I told my 8yo to stop fighting with her sister, and she said “I’ll stop fighting with my sister when you stop fighting with yours.”
[Casio headquarters, 1975]
CEO: We need to make our calculators more versatile. Give me your ideas.
First executive: Maybe they could also be phones?
Second executive, a smoker who often oversleeps: I have a better idea.
Walking around Boston lost and I turned on Google maps and started walking while looking at it. Walked straight into a stop sign.
If my bathroom scale were polite it would start off by telling me what a great personality I have.

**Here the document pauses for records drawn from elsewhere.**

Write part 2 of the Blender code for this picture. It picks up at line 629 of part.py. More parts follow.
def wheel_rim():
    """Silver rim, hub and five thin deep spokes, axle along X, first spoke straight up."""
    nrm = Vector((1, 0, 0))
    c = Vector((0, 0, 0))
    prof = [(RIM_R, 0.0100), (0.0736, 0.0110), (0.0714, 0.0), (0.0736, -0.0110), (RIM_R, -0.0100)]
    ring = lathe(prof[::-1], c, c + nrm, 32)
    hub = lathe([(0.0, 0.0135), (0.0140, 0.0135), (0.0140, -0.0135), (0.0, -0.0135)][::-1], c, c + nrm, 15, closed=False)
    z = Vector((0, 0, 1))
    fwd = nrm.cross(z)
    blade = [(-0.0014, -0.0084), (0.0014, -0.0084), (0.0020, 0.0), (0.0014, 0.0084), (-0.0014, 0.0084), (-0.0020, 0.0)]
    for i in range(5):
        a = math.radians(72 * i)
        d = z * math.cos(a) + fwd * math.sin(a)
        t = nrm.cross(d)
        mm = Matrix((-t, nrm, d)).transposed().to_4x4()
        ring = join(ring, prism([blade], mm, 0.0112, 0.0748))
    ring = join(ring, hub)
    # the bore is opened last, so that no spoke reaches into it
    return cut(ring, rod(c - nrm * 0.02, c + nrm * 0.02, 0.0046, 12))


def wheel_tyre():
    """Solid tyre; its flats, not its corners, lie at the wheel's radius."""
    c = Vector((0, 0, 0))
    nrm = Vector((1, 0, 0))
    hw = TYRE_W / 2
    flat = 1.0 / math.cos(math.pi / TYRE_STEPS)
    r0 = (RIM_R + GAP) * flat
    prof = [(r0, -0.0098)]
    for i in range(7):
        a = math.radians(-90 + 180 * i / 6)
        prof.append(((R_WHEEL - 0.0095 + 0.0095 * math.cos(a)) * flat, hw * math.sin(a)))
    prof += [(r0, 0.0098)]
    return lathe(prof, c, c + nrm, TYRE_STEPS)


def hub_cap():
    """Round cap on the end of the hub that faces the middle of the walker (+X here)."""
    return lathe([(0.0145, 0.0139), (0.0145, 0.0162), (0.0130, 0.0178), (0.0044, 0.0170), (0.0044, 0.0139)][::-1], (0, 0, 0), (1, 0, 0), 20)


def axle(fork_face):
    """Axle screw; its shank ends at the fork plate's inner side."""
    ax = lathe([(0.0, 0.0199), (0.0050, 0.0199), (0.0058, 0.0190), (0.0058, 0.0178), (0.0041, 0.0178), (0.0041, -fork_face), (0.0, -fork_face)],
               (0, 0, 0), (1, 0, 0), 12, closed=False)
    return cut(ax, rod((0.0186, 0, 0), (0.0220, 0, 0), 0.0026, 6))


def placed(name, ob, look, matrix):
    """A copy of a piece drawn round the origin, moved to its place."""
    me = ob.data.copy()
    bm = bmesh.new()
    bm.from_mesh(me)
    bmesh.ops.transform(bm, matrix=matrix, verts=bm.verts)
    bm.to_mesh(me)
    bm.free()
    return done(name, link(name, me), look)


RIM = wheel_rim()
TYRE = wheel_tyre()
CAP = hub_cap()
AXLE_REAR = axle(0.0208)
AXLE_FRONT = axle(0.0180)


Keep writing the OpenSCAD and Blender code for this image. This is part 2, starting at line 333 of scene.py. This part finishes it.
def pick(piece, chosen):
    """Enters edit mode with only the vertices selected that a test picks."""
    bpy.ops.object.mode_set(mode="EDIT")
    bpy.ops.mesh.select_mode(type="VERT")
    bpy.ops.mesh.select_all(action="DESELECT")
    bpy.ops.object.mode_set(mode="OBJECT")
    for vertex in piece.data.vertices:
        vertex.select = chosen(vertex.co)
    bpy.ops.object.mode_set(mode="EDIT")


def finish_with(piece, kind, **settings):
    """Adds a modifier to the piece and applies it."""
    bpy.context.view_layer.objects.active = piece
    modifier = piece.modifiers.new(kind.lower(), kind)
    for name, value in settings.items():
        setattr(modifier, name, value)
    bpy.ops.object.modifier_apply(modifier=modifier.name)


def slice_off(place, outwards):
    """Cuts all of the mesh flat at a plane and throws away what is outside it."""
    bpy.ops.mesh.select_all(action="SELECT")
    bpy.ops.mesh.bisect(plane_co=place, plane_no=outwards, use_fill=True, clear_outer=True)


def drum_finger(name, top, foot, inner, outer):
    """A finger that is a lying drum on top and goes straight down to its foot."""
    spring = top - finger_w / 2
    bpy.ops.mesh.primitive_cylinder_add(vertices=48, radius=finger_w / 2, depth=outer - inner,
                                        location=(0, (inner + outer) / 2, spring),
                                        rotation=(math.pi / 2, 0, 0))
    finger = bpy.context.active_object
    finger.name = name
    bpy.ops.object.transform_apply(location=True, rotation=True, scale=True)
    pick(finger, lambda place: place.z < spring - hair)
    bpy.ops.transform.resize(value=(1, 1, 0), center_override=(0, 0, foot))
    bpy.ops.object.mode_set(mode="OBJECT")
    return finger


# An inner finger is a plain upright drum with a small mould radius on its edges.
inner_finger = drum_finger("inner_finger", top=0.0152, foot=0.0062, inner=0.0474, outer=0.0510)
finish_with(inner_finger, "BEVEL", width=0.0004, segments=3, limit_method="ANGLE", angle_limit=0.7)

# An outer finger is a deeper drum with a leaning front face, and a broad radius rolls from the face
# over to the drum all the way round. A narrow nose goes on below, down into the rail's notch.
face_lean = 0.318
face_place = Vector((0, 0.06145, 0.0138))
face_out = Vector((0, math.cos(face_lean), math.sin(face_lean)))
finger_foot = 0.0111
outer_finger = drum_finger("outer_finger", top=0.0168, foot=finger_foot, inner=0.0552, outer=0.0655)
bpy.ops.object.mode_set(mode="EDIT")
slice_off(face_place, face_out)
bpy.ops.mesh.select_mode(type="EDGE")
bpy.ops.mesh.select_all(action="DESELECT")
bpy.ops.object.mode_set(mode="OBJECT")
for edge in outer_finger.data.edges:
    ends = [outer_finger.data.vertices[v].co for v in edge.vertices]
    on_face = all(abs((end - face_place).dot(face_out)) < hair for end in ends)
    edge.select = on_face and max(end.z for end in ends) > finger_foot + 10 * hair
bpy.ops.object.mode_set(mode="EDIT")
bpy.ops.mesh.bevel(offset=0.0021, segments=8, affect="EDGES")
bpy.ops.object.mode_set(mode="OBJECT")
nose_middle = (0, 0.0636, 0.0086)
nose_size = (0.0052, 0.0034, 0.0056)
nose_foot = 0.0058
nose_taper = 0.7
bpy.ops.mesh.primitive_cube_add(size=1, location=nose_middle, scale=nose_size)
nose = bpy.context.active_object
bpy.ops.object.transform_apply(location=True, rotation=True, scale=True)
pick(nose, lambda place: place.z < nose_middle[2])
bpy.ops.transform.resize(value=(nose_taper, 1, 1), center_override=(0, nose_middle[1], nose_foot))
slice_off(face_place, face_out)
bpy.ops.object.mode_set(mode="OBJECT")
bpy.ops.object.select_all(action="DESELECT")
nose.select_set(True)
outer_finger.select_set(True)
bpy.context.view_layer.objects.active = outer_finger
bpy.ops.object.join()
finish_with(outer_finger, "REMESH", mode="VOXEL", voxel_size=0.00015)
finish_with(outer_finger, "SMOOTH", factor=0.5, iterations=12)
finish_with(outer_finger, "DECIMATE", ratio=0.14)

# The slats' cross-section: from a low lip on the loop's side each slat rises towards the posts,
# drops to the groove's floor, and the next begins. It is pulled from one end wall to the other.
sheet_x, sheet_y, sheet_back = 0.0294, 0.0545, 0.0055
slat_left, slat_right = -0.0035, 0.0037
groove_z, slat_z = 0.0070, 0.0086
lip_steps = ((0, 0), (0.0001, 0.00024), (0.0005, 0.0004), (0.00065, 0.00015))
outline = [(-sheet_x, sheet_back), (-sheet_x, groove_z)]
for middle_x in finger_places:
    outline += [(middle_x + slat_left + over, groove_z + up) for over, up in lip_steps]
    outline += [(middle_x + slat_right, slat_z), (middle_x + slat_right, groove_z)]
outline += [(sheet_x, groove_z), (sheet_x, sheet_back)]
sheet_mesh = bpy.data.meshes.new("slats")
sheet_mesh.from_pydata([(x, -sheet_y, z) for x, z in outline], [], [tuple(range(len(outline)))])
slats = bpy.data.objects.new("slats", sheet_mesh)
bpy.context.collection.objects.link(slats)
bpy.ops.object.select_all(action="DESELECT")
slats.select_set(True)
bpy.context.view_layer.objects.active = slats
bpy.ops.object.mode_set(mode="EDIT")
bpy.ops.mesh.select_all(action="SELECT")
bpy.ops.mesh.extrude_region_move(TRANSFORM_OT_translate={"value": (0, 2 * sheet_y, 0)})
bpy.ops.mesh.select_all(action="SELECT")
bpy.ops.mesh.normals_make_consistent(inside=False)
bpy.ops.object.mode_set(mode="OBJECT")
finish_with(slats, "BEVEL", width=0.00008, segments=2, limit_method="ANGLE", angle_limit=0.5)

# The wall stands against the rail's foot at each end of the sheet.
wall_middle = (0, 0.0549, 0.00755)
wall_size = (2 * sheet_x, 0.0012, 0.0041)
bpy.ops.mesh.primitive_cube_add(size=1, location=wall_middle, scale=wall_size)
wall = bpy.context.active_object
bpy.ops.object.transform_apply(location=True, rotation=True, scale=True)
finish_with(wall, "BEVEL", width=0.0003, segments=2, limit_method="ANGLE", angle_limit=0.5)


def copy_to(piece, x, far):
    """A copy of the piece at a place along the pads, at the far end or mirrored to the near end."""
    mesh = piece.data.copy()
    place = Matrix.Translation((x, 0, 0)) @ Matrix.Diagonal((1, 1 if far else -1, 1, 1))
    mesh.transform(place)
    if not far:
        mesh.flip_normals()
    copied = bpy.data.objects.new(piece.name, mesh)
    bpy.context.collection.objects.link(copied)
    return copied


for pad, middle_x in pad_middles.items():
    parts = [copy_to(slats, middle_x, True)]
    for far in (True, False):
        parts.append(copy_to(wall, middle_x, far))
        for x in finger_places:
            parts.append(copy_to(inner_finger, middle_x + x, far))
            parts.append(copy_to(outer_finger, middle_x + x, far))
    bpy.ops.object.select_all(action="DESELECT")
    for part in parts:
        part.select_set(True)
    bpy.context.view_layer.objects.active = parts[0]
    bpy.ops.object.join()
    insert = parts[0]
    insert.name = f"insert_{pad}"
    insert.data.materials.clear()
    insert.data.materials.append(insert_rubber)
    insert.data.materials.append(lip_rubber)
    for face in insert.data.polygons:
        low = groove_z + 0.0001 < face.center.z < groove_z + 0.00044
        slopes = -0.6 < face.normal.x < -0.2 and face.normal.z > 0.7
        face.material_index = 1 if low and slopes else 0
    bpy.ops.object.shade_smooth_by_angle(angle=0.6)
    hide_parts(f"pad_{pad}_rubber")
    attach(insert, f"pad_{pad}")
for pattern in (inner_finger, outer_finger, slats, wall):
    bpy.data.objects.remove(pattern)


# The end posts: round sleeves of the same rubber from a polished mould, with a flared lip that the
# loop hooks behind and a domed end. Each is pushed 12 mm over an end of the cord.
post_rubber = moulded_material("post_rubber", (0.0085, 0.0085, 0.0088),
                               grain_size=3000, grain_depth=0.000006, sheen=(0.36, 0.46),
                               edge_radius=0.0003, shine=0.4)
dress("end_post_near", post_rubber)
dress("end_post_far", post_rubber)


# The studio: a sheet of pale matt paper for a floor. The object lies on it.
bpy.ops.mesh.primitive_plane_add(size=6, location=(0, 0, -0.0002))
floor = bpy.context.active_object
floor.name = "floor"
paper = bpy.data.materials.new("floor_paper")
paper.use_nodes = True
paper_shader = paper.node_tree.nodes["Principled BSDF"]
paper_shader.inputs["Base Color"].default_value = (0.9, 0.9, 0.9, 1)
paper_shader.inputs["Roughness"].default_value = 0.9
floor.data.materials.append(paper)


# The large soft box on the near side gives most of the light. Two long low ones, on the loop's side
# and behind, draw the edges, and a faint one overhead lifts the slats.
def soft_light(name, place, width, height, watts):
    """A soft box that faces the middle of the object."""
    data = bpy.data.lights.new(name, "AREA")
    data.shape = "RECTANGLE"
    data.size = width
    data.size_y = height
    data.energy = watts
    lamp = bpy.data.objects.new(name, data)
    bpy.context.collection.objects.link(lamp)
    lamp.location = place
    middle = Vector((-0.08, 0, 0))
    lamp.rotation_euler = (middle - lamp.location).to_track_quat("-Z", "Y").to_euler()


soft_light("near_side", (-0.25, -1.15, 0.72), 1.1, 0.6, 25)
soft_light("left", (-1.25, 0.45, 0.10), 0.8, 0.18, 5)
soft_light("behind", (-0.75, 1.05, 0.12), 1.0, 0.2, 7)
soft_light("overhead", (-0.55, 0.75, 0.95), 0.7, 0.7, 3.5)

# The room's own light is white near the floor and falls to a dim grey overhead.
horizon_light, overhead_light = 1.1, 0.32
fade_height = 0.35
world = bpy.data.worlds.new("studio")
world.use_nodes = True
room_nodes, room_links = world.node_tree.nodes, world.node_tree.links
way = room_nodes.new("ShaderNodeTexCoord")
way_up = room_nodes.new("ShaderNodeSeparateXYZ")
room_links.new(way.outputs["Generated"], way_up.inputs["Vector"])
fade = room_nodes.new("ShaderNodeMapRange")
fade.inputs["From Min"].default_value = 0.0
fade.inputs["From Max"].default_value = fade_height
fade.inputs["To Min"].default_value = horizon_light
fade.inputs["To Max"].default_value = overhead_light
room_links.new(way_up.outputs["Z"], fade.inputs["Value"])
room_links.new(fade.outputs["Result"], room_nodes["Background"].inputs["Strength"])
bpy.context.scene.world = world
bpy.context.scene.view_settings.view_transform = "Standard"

ME: *reading my tweets aloud*
HER: *spits coffee out*
ME: Aww was it that funny?
HER: No, I just hate coffee.
[at the airport]
Customs: Do you have any drugs in your bag, Ma’am?
Me: Sure. What can I get you?
Creepy guy at gas station: you got boyfriend?
Me: um yes. I’m married.
CG: *shrugs* your loss.
Me:
CG:
🎵If you wanna be my lover, you gotta get with my gourds🎵
~ The Pumpkin Spice Girls
[Bar]
HOT WOMAN: So I was wondering…*slowly finishes her drink*…if you’d like to see my bedroom
ME: Oh no thank you, I don’t have any interest in home decor[4 days later]
ME *spits out coffee* DAMN IT
Lady Doritos was my favorite character in Macbeth
It’s been my experience that people seem a lot nicer before we get married
[house hunting]
ME: I can see us settling down here
REALTOR: oh you have a family?
ME: *taking realtor’s hand* not yet
I told my husband that our toddler won’t eat tomatoes and he asked why not, as if toddlers are normal human beings
Olive Garden. Where the prices are high, but the expectations are low…
My toddler punched me in the eye, then made me kiss his hand, ’cause his fist hurt. And he’ll hear about it every Mother’s Day until I die.